TASK REQUIREMENTS: Repeat every record below exactly as it appears.

RECORDED DATA:
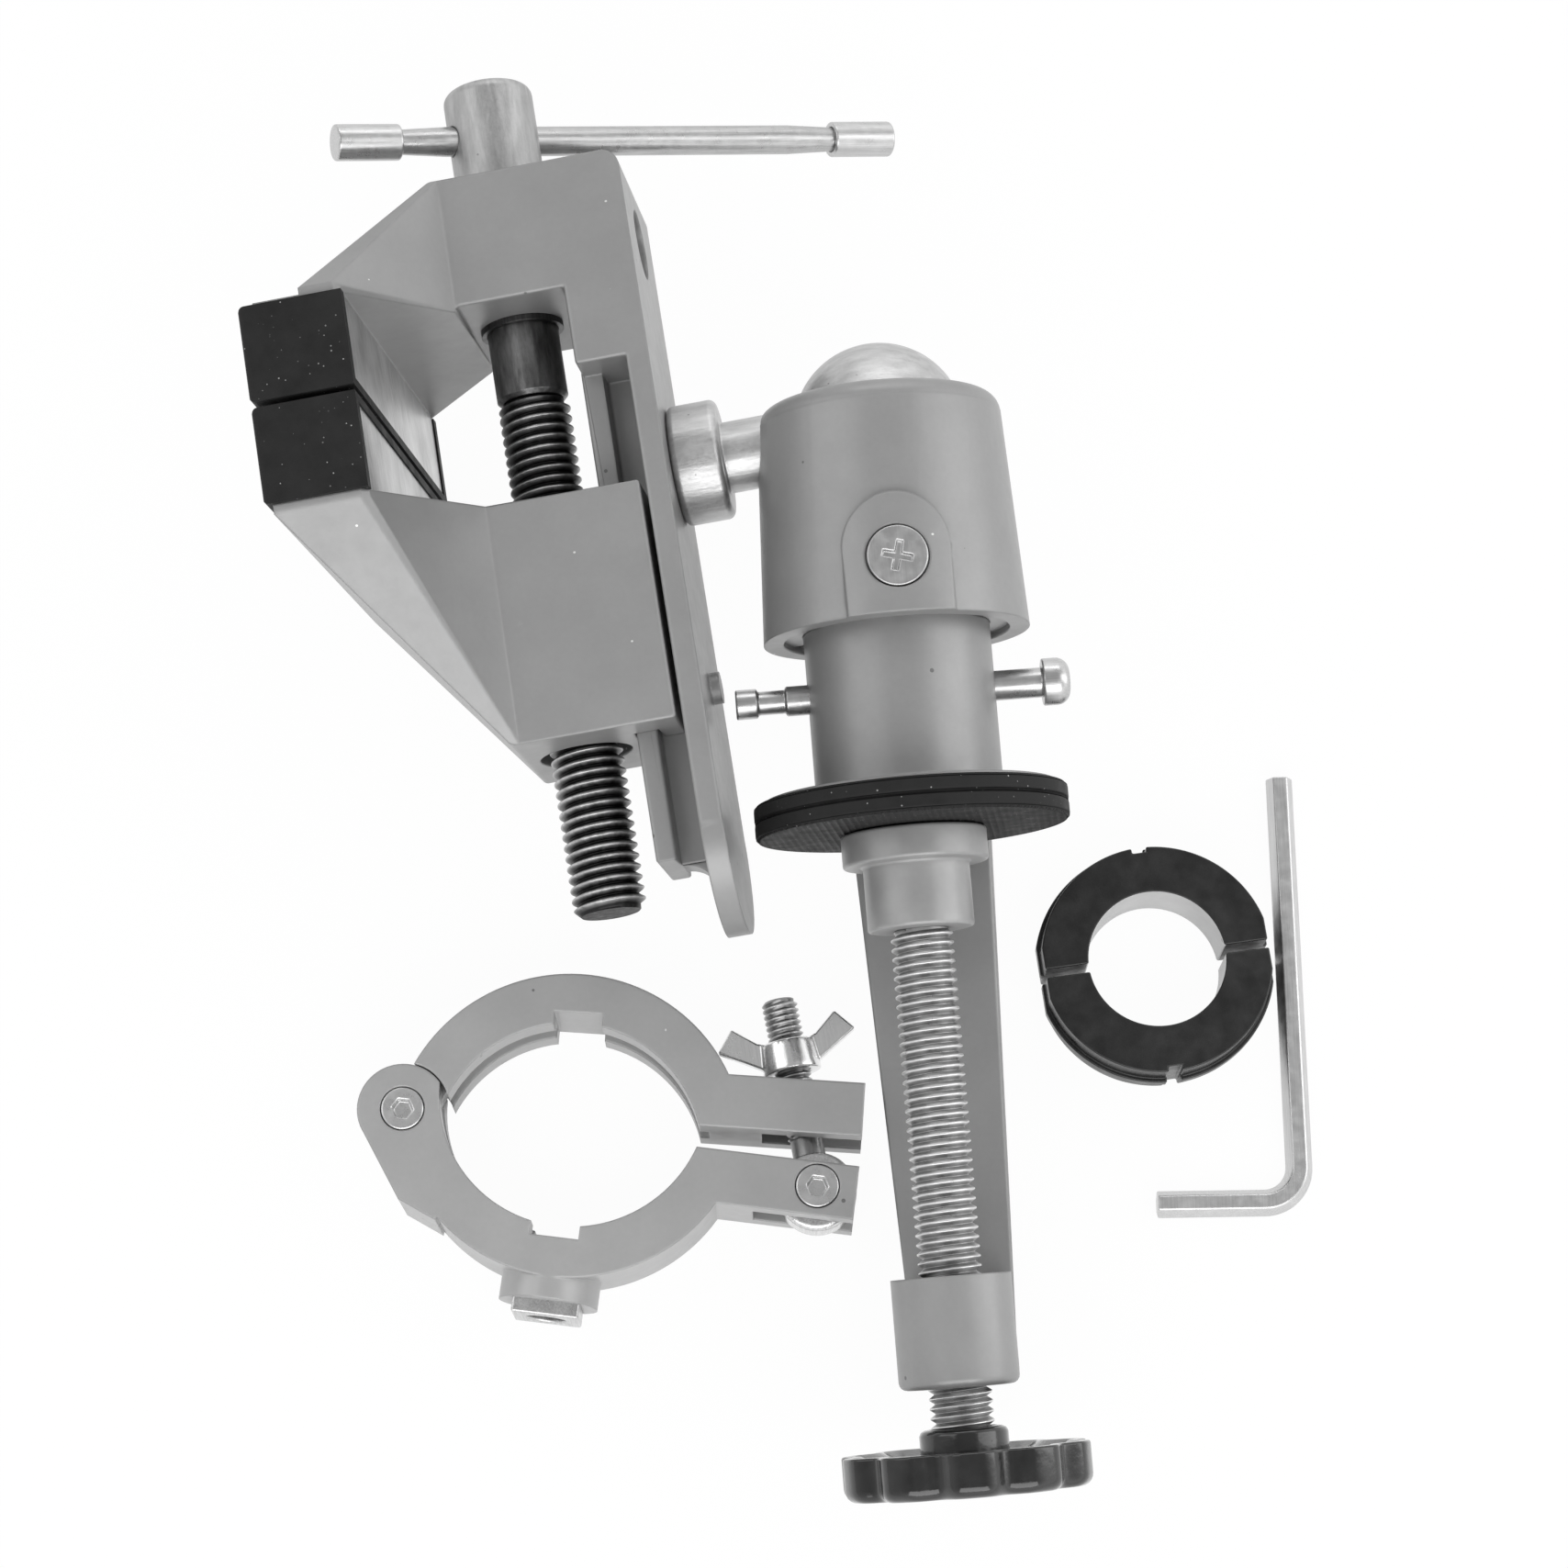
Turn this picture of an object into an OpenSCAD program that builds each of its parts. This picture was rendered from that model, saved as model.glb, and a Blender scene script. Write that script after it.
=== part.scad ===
// Ball-jointed hobby vise with a bench clamp, lying on its side, and its loose kit pieces.
// Millimetres, +Z up from the table. The origin is on the table, under the middle of the layout.

/* [Bench clamp] */
// Radius of the round rubber pad
pad_r = 25.1; // [24.4:0.1:26]
// Height of the pad's rim
pad_h = 5.5; // [4:0.1:6]
// Rubber under the frame's plate
pad_floor = 2.6; // [1.5:0.1:3]
// Radius of the frame's round plate
plate_r = 23.4; // [22:0.1:24]
// Thickness of the frame's round plate
plate_t = 3.4; // [3:0.1:5]
// Distance from the clamp's axis to the inner face of the spine
throat = 25.5; // [25.4:0.1:32]
// Thickness of the spine
spine_t = 4.9; // [4:0.1:8]
// Width of the spine at the plate
spine_w = 23.3; // [20:0.1:26]
// Width of the spine at the screw boss
spine_end_w = 16.4; // [15:0.1:18]
// Height of the arm above the plate
arm_rise = 7.5; // [3:0.1:9]
// Depth from the pad's face to the far end of the screw boss
frame_depth = 87.8; // [80:0.1:110]
// Length of the screw boss
boss_h = 17.2; // [12:0.1:22]
// Radius of the screw boss
boss_r = 9.5; // [8:0.1:12]
// Radius of the clamp screw
clamp_screw_r = 5; // [4:0.1:6]
// Pitch of the clamp screw
clamp_pitch = 1.5; // [1:0.05:1.75]
// Radius of the foot's pressing face
foot_r = 11.65; // [10:0.05:14]
// Thickness of the foot's pressing plate
foot_plate_t = 5.2; // [3:0.1:7]
// Radius of the foot's neck
foot_neck_r = 8.5; // [7.5:0.1:10]
// Length of the foot's neck
foot_neck_h = 10.4; // [8:0.1:14]
// Screw that shows between the boss and the knob's hub
screw_stickout = 6.2; // [3:0.1:12]
// Radius of the knob's hub
hub_r = 7; // [6.5:0.1:9]
// Length of the knob's hub
hub_h = 3.3; // [2:0.1:6]
// Radius of the knob over its lobes
knob_r = 19.9; // [17:0.1:23]
// Thickness of the knob
knob_t = 6.9; // [5:0.1:10]
// Number of lobes on the knob
knob_lobes = 10; // [6:1:12]

/* [Ball column] */
// Radius of the lock column
column_r = 15; // [14.5:0.1:15.5]
// Radius of the swivel stud's shoulder
stud_r = 6; // [5:0.1:6.5]
// Radius of the swivel stud's head
stud_head_r = 9; // [8:0.1:9.3]
// Thickness of the swivel stud's head
stud_head_t = 3.4; // [2:0.1:4]
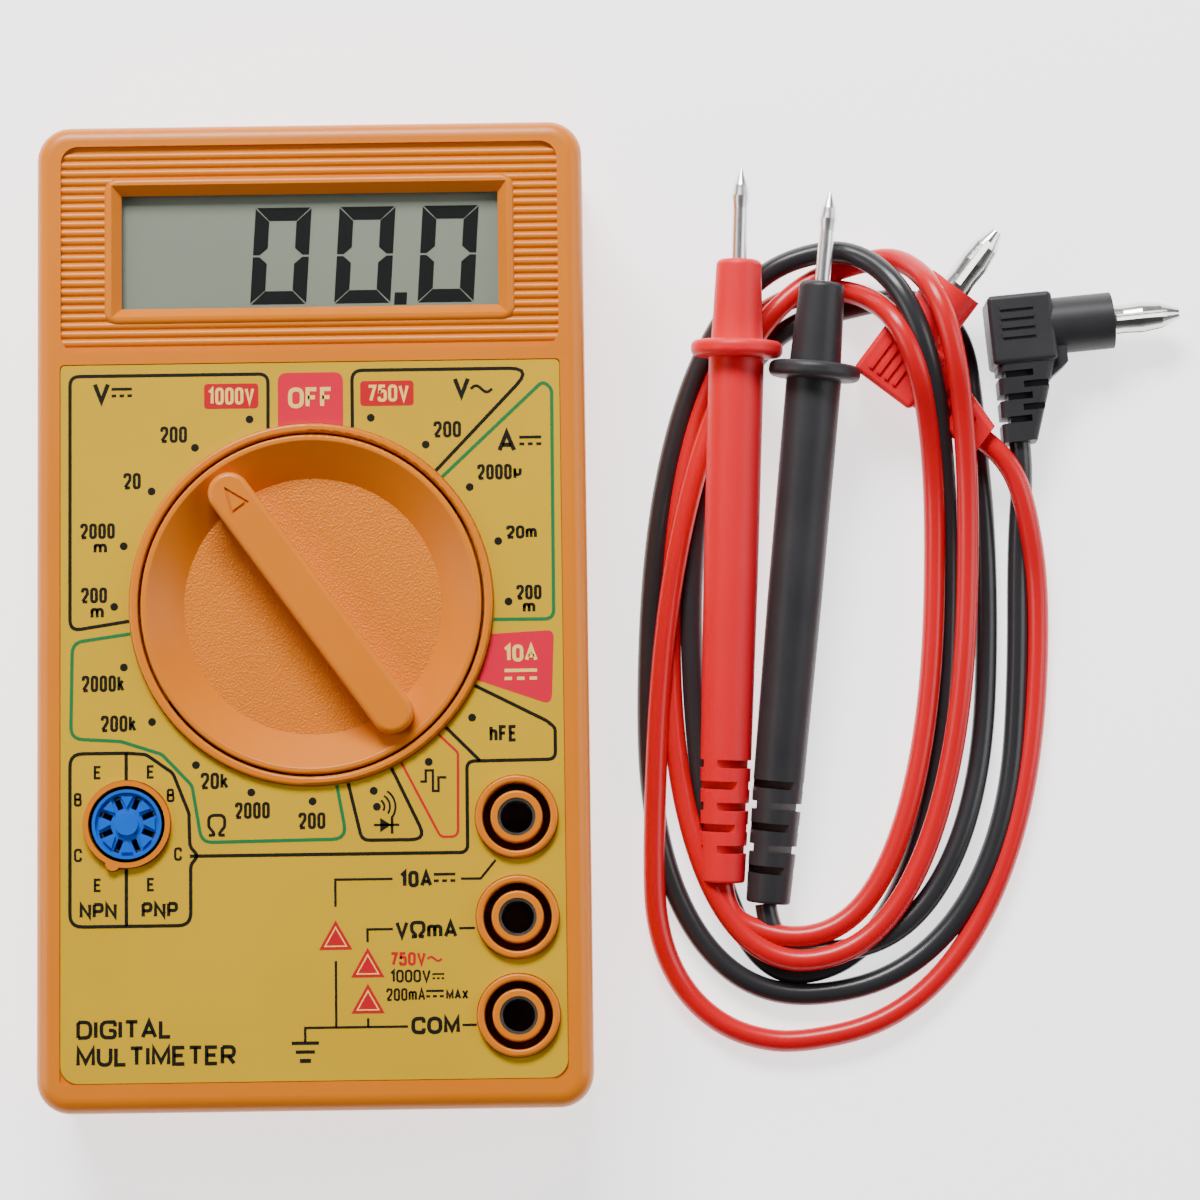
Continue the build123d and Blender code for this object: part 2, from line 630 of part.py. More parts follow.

WRITTEN SOLUTION:
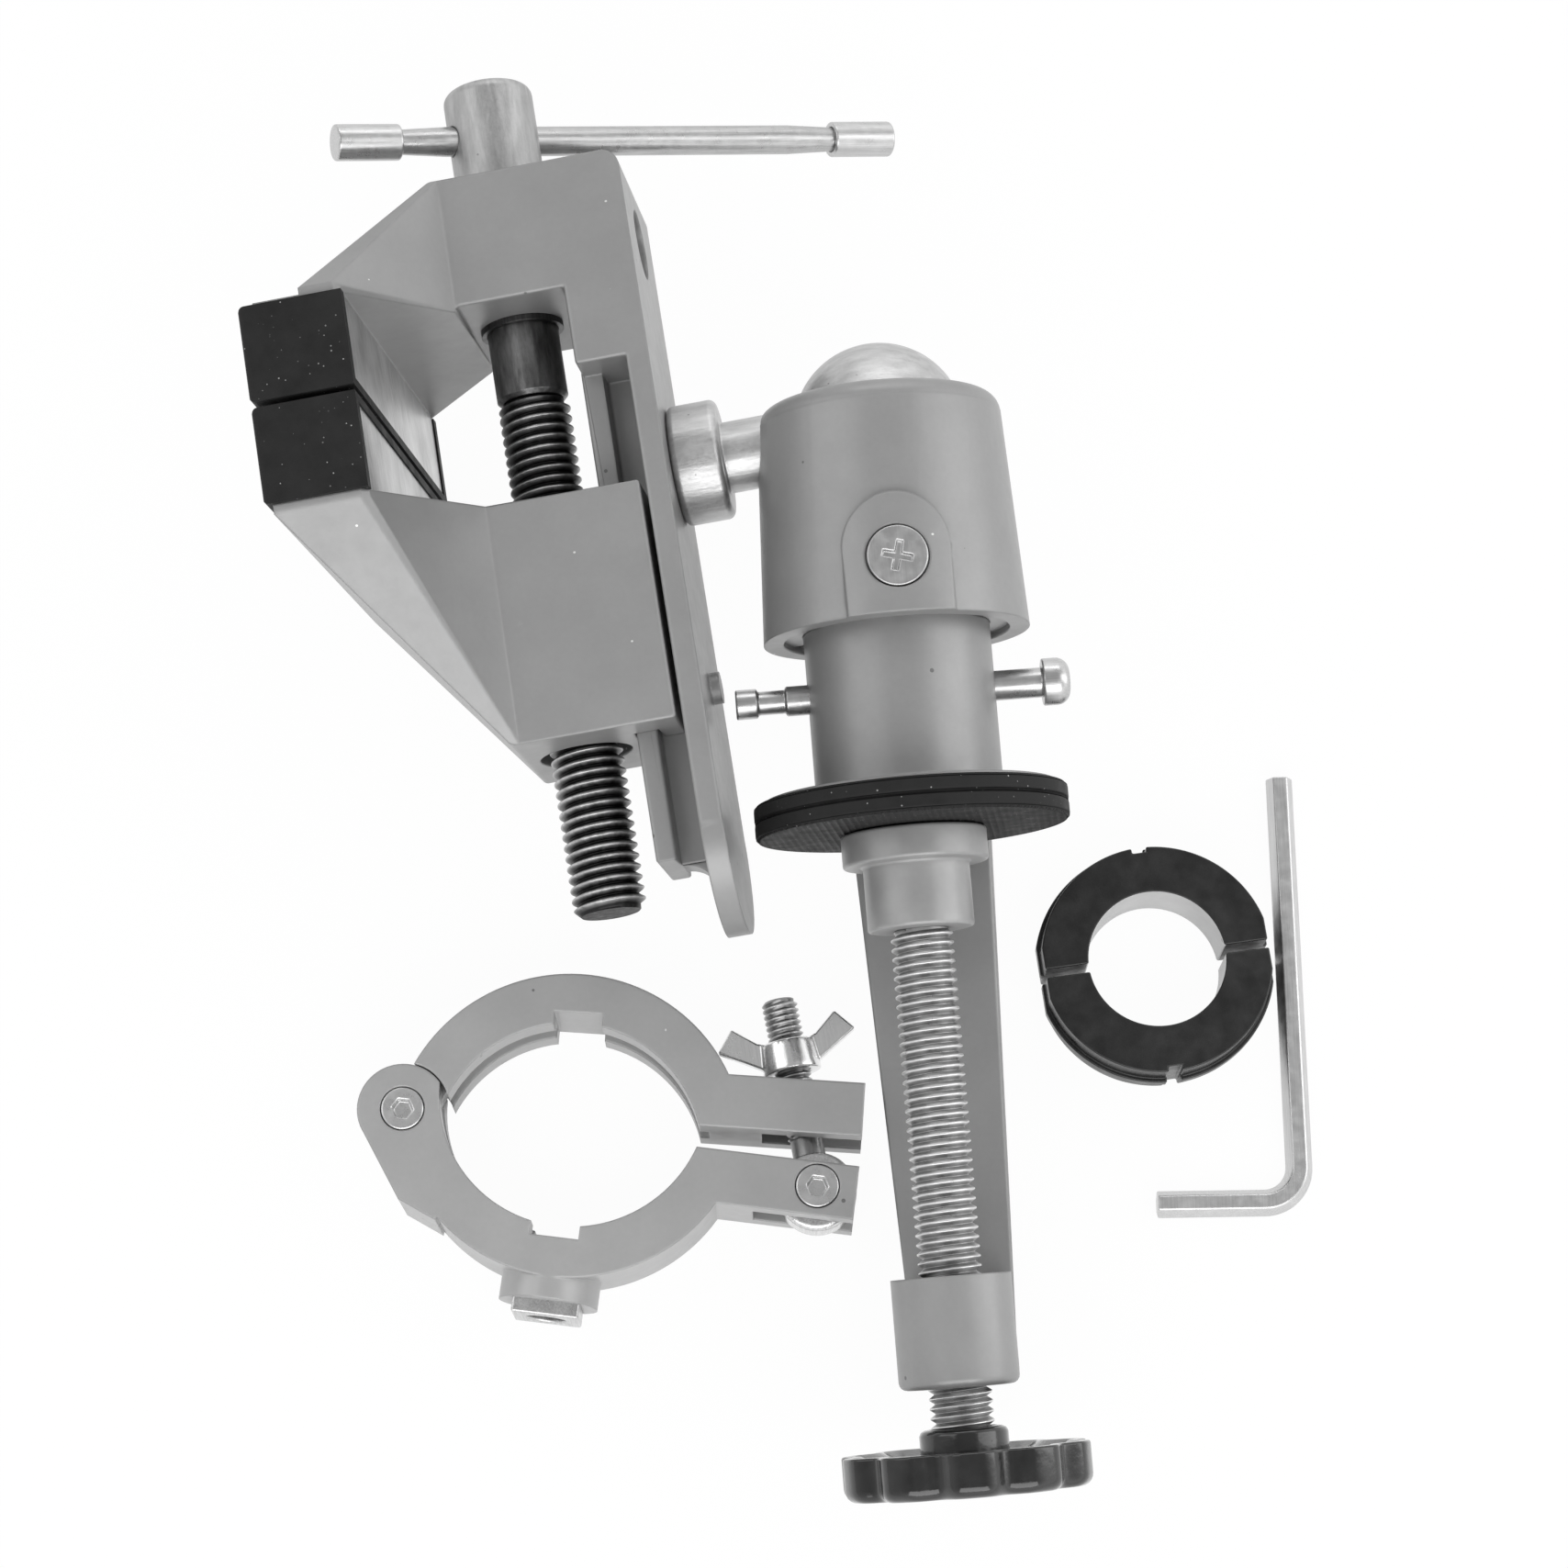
Turn this picture of an object into an OpenSCAD program that builds each of its parts. This picture was rendered from that model, saved as model.glb, and a Blender scene script. Write that script after it.
=== part.scad ===
// Ball-jointed hobby vise with a bench clamp, lying on its side, and its loose kit pieces.
// Millimetres, +Z up from the table. The origin is on the table, under the middle of the layout.

/* [Bench clamp] */
// Radius of the round rubber pad
pad_r = 25.1; // [24.4:0.1:26]
// Height of the pad's rim
pad_h = 5.5; // [4:0.1:6]
// Rubber under the frame's plate
pad_floor = 2.6; // [1.5:0.1:3]
// Radius of the frame's round plate
plate_r = 23.4; // [22:0.1:24]
// Thickness of the frame's round plate
plate_t = 3.4; // [3:0.1:5]
// Distance from the clamp's axis to the inner face of the spine
throat = 25.5; // [25.4:0.1:32]
// Thickness of the spine
spine_t = 4.9; // [4:0.1:8]
// Width of the spine at the plate
spine_w = 23.3; // [20:0.1:26]
// Width of the spine at the screw boss
spine_end_w = 16.4; // [15:0.1:18]
// Height of the arm above the plate
arm_rise = 7.5; // [3:0.1:9]
// Depth from the pad's face to the far end of the screw boss
frame_depth = 87.8; // [80:0.1:110]
// Length of the screw boss
boss_h = 17.2; // [12:0.1:22]
// Radius of the screw boss
boss_r = 9.5; // [8:0.1:12]
// Radius of the clamp screw
clamp_screw_r = 5; // [4:0.1:6]
// Pitch of the clamp screw
clamp_pitch = 1.5; // [1:0.05:1.75]
// Radius of the foot's pressing face
foot_r = 11.65; // [10:0.05:14]
// Thickness of the foot's pressing plate
foot_plate_t = 5.2; // [3:0.1:7]
// Radius of the foot's neck
foot_neck_r = 8.5; // [7.5:0.1:10]
// Length of the foot's neck
foot_neck_h = 10.4; // [8:0.1:14]
// Screw that shows between the boss and the knob's hub
screw_stickout = 6.2; // [3:0.1:12]
// Radius of the knob's hub
hub_r = 7; // [6.5:0.1:9]
// Length of the knob's hub
hub_h = 3.3; // [2:0.1:6]
// Radius of the knob over its lobes
knob_r = 19.9; // [17:0.1:23]
// Thickness of the knob
knob_t = 6.9; // [5:0.1:10]
// Number of lobes on the knob
knob_lobes = 10; // [6:1:12]

/* [Ball column] */
// Radius of the lock column
column_r = 15; // [14.5:0.1:15.5]
// Radius of the swivel stud's shoulder
stud_r = 6; // [5:0.1:6.5]
// Radius of the swivel stud's head
stud_head_r = 9; // [8:0.1:9.3]
// Thickness of the swivel stud's head
stud_head_t = 3.4; // [2:0.1:4]
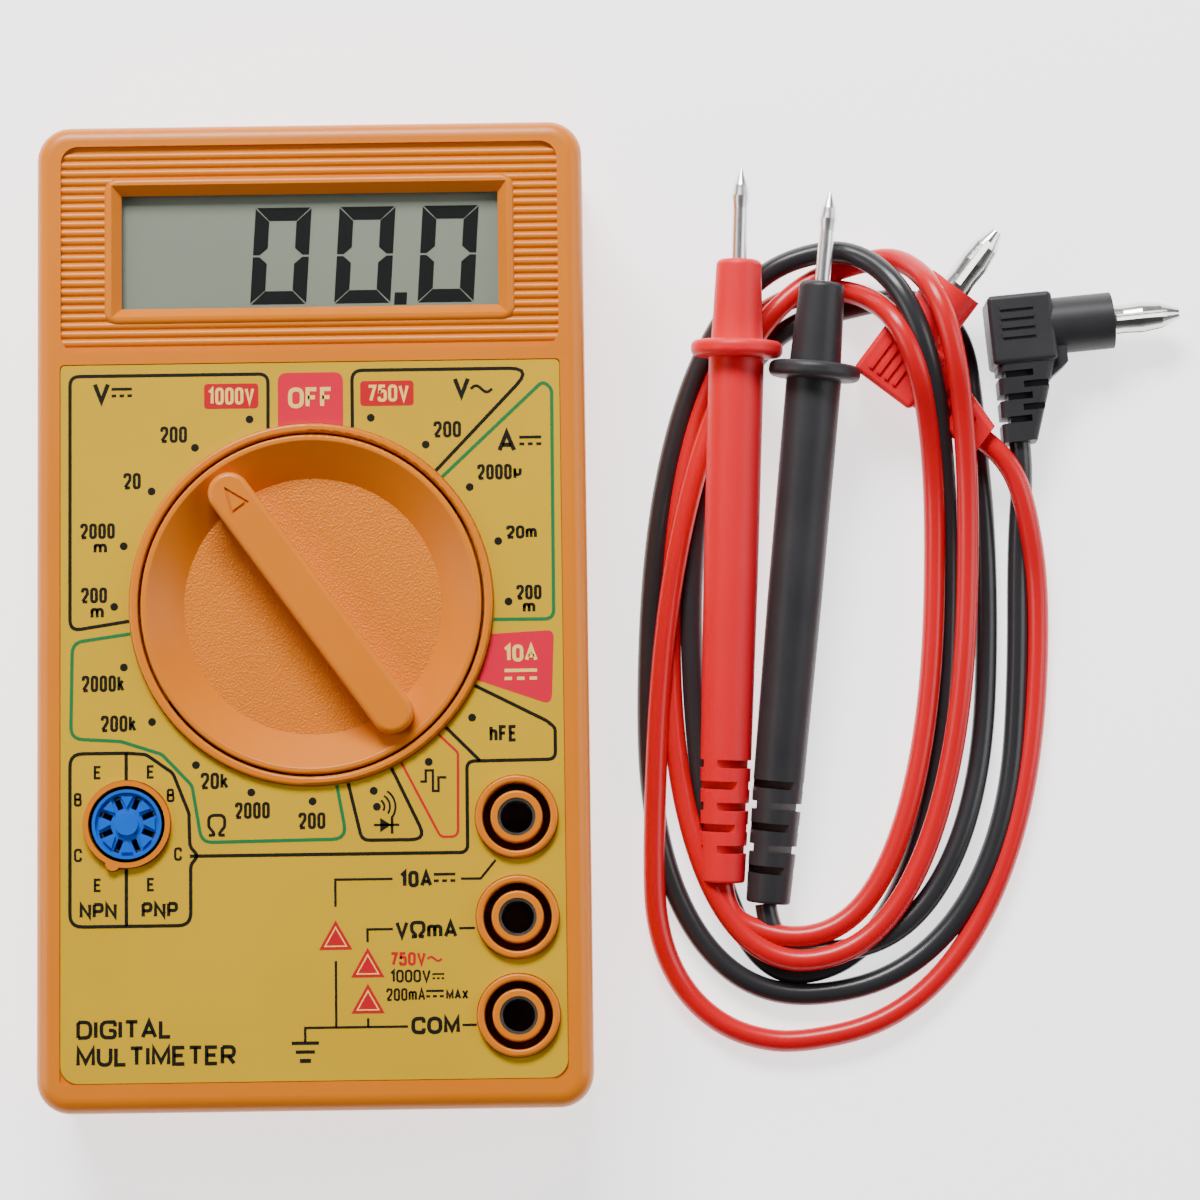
Continue the build123d and Blender code for this object: part 2, from line 630 of part.py. More parts follow.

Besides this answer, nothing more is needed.